In tourism Lebanon has seen spectacular growth—39% in 2009,
and 26% so far in 2010, This growth is exceptionally high because it is
coming after a low period caused by political instability.
But there is still a vast reservoir of tourist demand; Lebanon has always been, except for periods of domestic turmoil and war, the prime cosmopolitan and vacation destination of the Middle East. But its physical growth has been held back, says Dr. Fadi Abboud , Minister of Tourism, and will have to be met by massive investment in hotels, conference and exhibition facilities, restaurants, and other tourist facilities—not only in Beirut but in the rest of the country.
Another area of investment opportunity is retail merchandising, as Sami Salman, President of TransMed, a regional sales distribution and bottling company, pointed out:
“The retail market has a long way to go because it has not caught up with the latest worldwide practices. Talking about consumer goods, we don’t have any hypermarkets or retail chains, so we are lagging behind. Malls and department stores are also small and few-and-far-between. The major players are going to come into the region; for example, Carrefour is coming soon.”
Take oil for example. There are two refineries in Lebanon: one in Tripoli and one in Sidon. Struck by Israeli airstrikes in 2006, both are not functioning. All refined oil must be imported, and presently Lebanon is importing refined oil from Europe and Russia, and jet fuel from several Middle East countries.
Vineyards and wine making are spreading across the country. Already, wine making vineyards have increased from 15 to 30 since 2005, and ten more are expected to be opened in the next few years. For the investor looking for the idyllic life, not to mention being involved in the ultimate prestige product, wine-making is unquestionably the way to go. There are much more land available in the Bekaa valley, and winemaking is spreading to many other parts of the country. As wine appreciation and tourism—especially wine tourism —increase, it may soon be sufficiently profitable to serve the wine produced to one’s own visitors, tourists, and local markets.
Overall, says Dr. Torbey, President of the Association of Lebanon and Chairman of Credit Libanais, “Lebanon and especially Beirut are targets for investors in the real estate sector , because there is no real threat for a meltdown of the market due to lack of space in Lebanon. Speculation is not an issue here either.”
Ghassan Assaf, Chairman and General Manager of BBAC, puts it this way: “Lebanon has always provided a safe place for banking for Lebanese expats and for regional Arab investors. Nobody has invested in Lebanon and made a bad deal here.”
Saad Azhari, Chairman of Blom Bank recommends: “Lebanon is very attractive due to its continuing economic growth and abundance of potential. ‘We [Blom Bank] have an excellent personnel base and this makes for a very strong platform for international companies looking to come to the Middle East. It is a very interesting market for foreigners, and I encourage them to come to Lebanon and the Arab world.”
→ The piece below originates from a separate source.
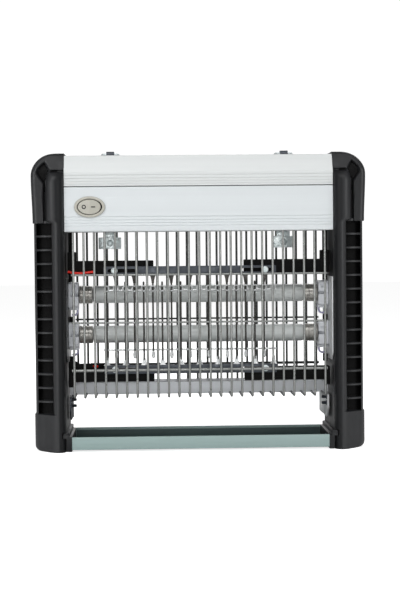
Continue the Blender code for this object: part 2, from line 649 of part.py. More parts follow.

The Investment Development Agency of Lebanon (IDAL) was created to encourage investment in Lebanon by giving “lots of incentives and facilitation while cutting the red tape,” according to Nabil Itani , IDAL Chairman. IDAL targets investors in the “productive sectors that lead to sustainable job creation: industry ; agriculture; ICT as a whole; and media."
Since 2003, IDAL has aided 36 projects. In the first three months of 2010, 10 new projects have applied for assistance. IDAL pursues three main strategies to increase investment in Lebanon. First, says Itani, we want to
“erase the perception that was gained by investors due to the conflicts that occurred between 2005 and 2008. This erasing is achieved by branding Lebanon or re-branding Lebanon through the international community. Second, is to create real investment opportunities, like creating special economic zones dedicated to certain growing sectors. For example, one we are doing now is in Tripoli, and we are providing plans for a media city. This is part of establishing stable and solid opportunities for potential investors. Third, to facilitate or remove obstacles facing the whole investment climate.”
The goal of Neemat Frem , CEO of INDEVCO and President of the Association of Lebanese Industrialists, is to
“help the international business sector to rethink Lebanon as a gate for a trillion dollar economy in the Middle East. We believe that multinational companies should be headquartered in Lebanon. The advantages of Lebanon are the staff and high-profile executives that you an find in Lebanon.”